- Born: 1975 (age 50–51) Tel Aviv, Israel
- Known for: photography
- Movement: photojournalism, documentary photography
- Awards: Local Testimony 2015. Best Series.
- Website: www.kobiwolf.com

= Kobi Wolf =

Israeli photographer

Kobi Wolf (קובי וולף) is an Israeli photographer specializing in photojournalism.

== Biography ==
Kobi Wolf graduated from the Geographical Photography Academy in Tel Aviv. He traveled extensively within Asia and Africa for eight years after graduation documenting local life. After returning to Israel, Wolf mostly worked on the subjects of the Israeli–Palestinian conflict and social protest. He has also documented the crisis of refugees from Africa. He works as a freelance news photojournalist for international news magazines and newspapers, including Haaretz, Time, The Washington Post, The Wall Street Journal, The Sunday Times, De Volkskrant, NRC, Le figaro, The New York Times, Bloomberg, and National Geographic.

== Exhibitions ==
Kobi Wolf exhibits mostly in Israel.

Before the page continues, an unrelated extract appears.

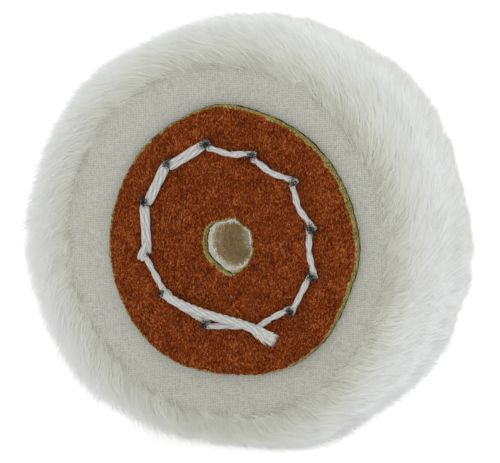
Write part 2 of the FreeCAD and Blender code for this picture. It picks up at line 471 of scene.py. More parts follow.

He is a regular participant in the Local Testimony exhibition at the Eretz Israel Museum, where he has exhibited every year since 2011. He held a solo exhibition "Pictures from Abarbanel" at the Masa Acher School of Photography in Tel Aviv, curated by Miki Kratsman. He participated in Israel's International Photography Festival in 2012.

==Awards==
The Uri Avnery Award for Courageous Journalism 2024

Kobi Wolf won numerous awards at Local Testimony since 2007 including first prize for best series in 2015.

He was a finalist in the World Press Photo of the Year competition.